Diagonal length (i.e. length of delta rods) isn't tuned by the calibration, it's input by me to the config file (or tweaked using the LCD controls or sending M665 Lxxx). I started with 271.5mm (per anycubic source) and reduced it slightly every iteration according to the spreadsheet's numbers (currently stands at 268.5-ish). I don't have a caliper that can measure that large, but using a ruler I measured around 268mm.

I have this doubt that perhaps the numbers I'm inputting as delta rod length corrections are misplaced. I'm putting them in this line: #define DELTA_RADIUS_TRIM_TOWER { -2.074, -0.379, 2.452 }

As for upgrading the board, it's tempting, but I picked up this printer brand new for €250. That board alone costs €100. For €180 I could buy an Ender 3 (with larger effective build volume than the kossel and none of the delta calibration headaches). Mind you, it would be tempting to buy a Duet for the kossel and put the kossel's trigorilla in my CR-10 to benefit from the silence of the TMC2208s!

Edited 2 time(s). Last edit at 12/19/2018 07:13AM by LMF5000.

DELTA_RADIUS_TRIM_TOWER is to change the delta radius or radial tower position for each tower
DELTA_TOWER_ANGLE_TRIM is to change the angle or axial tower position for each tower

Both are related and changes to the tower radial positions will be undone/compensated by a corresponding G33 calibration of the tower angle positions and delta radius (hence barely anything changes in your spreadsheet iterations). It is not advised to use both DELTA_RADIUS_TRIM_TOWER and DELTA_TOWER_ANGLE_TRIM to calibrate.

DELTA_DIAGONAL_ROD_TRIM_TOWER (I do not know why they added _TOWER to the name - it has nothing to do with the tower positions) is to change the diagonal rod lengths individually and this is where you need to put the results of the spreadsheet. But it is advised to keep those at zero and if your rods have different lengths to rebuild them properly. Setting diagonal rod wrong (especially setting a different length to each rod) may "solve" dimensional accuracy but will introduce a lot of other problems like straight lines no longer being printed straight...

Edited 1 time(s). Last edit at 12/19/2018 12:39PM by LVD.

I've been putting the spreadsheet outputs into the DELTA_RADIUS_TRIM_TOWER variable. Today I thought that perhaps I was putting it in the wrong place (hence the poor convergence), so I tried putting them into DELTA_DIAGONAL_ROD_TRIM_TOWER instead.

Initially I thought it helped, but after 3 iterations I'm not so sure. Here's the latest status: Hexagon of 75mm printed as X=74.800, Y=75.050, Z=75.270 (= cumulative error of 0.520mm)
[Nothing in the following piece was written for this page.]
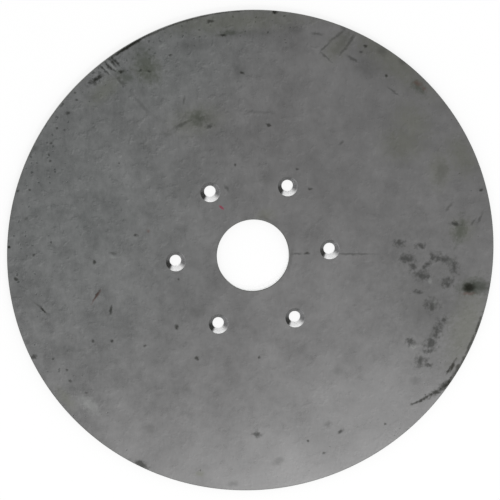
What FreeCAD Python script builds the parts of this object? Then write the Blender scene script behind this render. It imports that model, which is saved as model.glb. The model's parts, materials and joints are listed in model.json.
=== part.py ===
import FreeCAD, Part
import math
import os

# A flat seed drill disc: a round steel plate with a large centre bore, and six countersunk holes
# around it for the rivets or bolts that hold it to its hub.
# The disc lies on its rear face, with the countersunk face up. The origin is the centre of the rear
# face, +Z runs along the bore's axis, and the first hole lies on +X. Lengths are in millimetres and
# angles in degrees.

# Driving dimensions of the plate
disc_diameter = 350.0
plate_thickness = 5.0
bore_diameter = 52.0
# Width and height of the small bevel that takes the burr off each edge of the rim and the bore
edge_break = 0.5

# Driving dimensions of the hole circle
hole_circle_diameter = 111.0
hole_count = 6
hole_diameter = 8.2
countersink_diameter = 14.2
# Full angle of the countersink's cone
countersink_angle = 75.0
# Width and height of the bevel at the rear end of each hole
hole_edge_break = 0.3

full_turn = 360.0
part_folder = "parts"
vertical = FreeCAD.Vector(0, 0, 1)
centre = FreeCAD.Vector(0, 0, 0)


def turned(section):
    """Solid turned about the Z axis from a closed outline of (radius, height) points."""
    corners = [FreeCAD.Vector(radius, 0, height) for radius, height in section]
    outline = Part.makePolygon(corners + corners[:1])
    return Part.Face(outline).revolve(centre, vertical, full_turn)


def plate():
    """The bored plate, with a small bevel on both edges of its rim and of its bore."""
    rim = disc_diameter / 2
    bore = bore_diameter / 2
    top_break = plate_thickness - edge_break
    return turned([
        (bore + edge_break, 0),
        (rim - edge_break, 0),
        (rim, edge_break),
        (rim, top_break),
        (rim - edge_break, plate_thickness),
        (bore + edge_break, plate_thickness),
        (bore, top_break),
        (bore, edge_break),
    ])


def hole_tool():
    """The space of one countersunk hole, standing on the Z axis, with its bevel and its cone carried
    on past the plate by a plate's thickness on each side."""
    shank = hole_diameter / 2
    mouth = countersink_diameter / 2
    cone_slope = math.tan(math.radians(countersink_angle / 2))
    cone_depth = (mouth - shank) / cone_slope
    below = -plate_thickness
    above = plate_thickness + plate_thickness
    return turned([
        (0, below),
        (shank + hole_edge_break - below, below),
        (shank, hole_edge_break),
        (shank, plate_thickness - cone_depth),
        (mouth + (above - plate_thickness) * cone_slope, above),
        (0, above),
    ])


def hole_pattern():
    """One hole tool for each hole, evenly spaced on the hole circle from +X."""
    tools = []
    for index in range(hole_count):
        tool = hole_tool()
        tool.translate(FreeCAD.Vector(hole_circle_diameter / 2, 0, 0))
        tool.rotate(centre, vertical, index * full_turn / hole_count)
        tools.append(tool)
    return tools


def opener_disc():
    """The whole disc, as one solid."""
    drilled = plate().cut(hole_pattern())
    return drilled.Solids[0]


os.makedirs(part_folder, exist_ok=True)
opener_disc().exportStep(os.path.join(part_folder, "opener_disc.step"))
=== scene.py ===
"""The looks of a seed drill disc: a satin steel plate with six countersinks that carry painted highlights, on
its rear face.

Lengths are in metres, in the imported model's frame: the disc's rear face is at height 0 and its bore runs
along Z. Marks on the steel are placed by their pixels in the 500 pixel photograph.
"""

import json
import logging
import math
from dataclasses import dataclass, replace
from enum import Enum
from typing import Any, Union

import bpy
from mathutils import Matrix, Vector


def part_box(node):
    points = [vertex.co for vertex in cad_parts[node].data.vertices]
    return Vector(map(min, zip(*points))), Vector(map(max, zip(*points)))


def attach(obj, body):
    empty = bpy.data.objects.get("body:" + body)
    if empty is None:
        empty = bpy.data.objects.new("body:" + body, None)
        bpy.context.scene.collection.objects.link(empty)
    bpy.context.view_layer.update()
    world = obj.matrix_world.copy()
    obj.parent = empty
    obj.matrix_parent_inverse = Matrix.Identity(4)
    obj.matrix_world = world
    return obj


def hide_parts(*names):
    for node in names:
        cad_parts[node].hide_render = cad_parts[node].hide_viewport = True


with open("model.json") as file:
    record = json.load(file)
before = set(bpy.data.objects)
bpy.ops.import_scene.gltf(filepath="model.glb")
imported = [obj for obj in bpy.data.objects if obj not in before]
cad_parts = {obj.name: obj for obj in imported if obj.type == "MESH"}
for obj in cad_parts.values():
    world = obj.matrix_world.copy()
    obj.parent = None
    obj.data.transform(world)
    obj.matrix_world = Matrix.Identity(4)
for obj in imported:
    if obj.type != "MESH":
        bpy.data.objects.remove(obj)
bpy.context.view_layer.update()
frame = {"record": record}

DISC_NODE = "opener_disc"
BODY = "root"
MILLIMETRES = 1000.0
PHOTO_SIZE_PX = 500.0
PATCH_SIDES = 4
WATTS_PER_RADIANCE = 4.0

# The curve by which a screen shows light.
TOP_LEVEL = 255
CURVE_OFFSET = 0.055
CURVE_POWER = 2.4
CURVE_TOE = 0.04045
CURVE_TOE_SLOPE = 12.92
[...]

Current firmware values needed to achieve that are:
Delta Radius 132.570
D0 267.244
Trim A -1.390
Trim B -0.950
Trim C 2.340

I am noticing that one side of objects is printing slightly larger than the other ones (even the calibration hexagon - I get a 0.1mm difference between front and back of the same side). Perhaps this is the problem with trims that you mentioned.

What do you suggest? Setting trims to zero and inputting a delta_diagonal_rod that minimizes average dimensional errors? The printer came preassembled so not sure how easy it is to physically adjust rod lengths.

Is there any way to quickly estimate the required delta diagonal rod? The kinematics formulae suggest that printed part size is a function of the square root of delta diagonal length, so perhaps I should multiply existing delta diagonal by the square of the desired scaling ratio? Eg to turn my 75.27 into 75 I'd change DDL from 267.244 to (75/75.27)² x 267.244 = 265.33?

Edited 2 time(s). Last edit at 12/19/2018 08:15PM by LMF5000.